Question

Liquid helium is stored at its boiling point (4.2 K) in a spherical can, separated by a vacuum space from a surrounding shield which is maintained at the temperature of liquid nitrogen (77 K). If the can is 0.1m in radius and is blacked on the outside so that it acts as a black body, how much helium boils away per hour?
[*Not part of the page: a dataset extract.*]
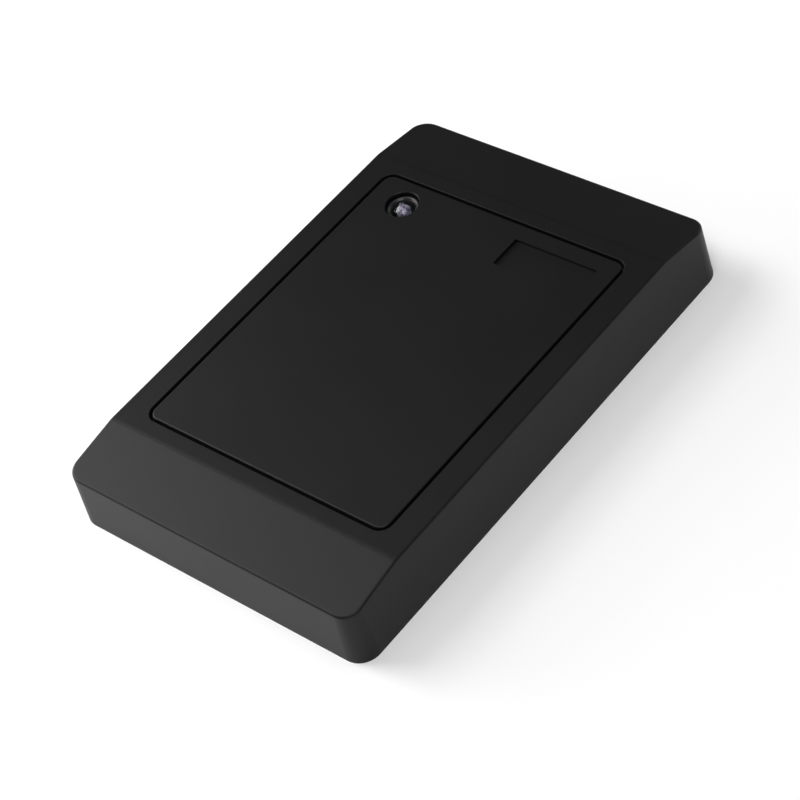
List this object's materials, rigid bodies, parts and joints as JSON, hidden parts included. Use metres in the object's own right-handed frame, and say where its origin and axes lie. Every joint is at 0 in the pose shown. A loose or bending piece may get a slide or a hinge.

(Latent heat of vapourization is 21 kJ/kg)

• A. 43 g/h
• B. 43 kg/h
• C. 4.3 g/h
• D. 43 x 10^-3 g/h

Answer 1

Answer: (A)

Heat absorbed per second by liquid helium $\alpha A =\left( T _{0}^{4}- T ^{4}\right)$
Heat required to boil liquid helium away $=\left(\frac{ dm }{ dt }\right) L$
$ \begin{aligned}
\left(\frac{ dm }{ dt }\right.&)=\frac{\sigma A \left( T _{0}^{4}- T ^{4}\right)}{ L } \\
&=\frac{6.67 \times 10^{-8} \times 4 \times 3.14 \times(0.1)^{2}\left(77^{4}-4.2^{4}\right)}{21 \times 10^{3}} \\
&=1.19 \times 10^{-5} kg / s \\
&=4.3 \times 10^{-2} kg / h =43 g / h
\end{aligned} $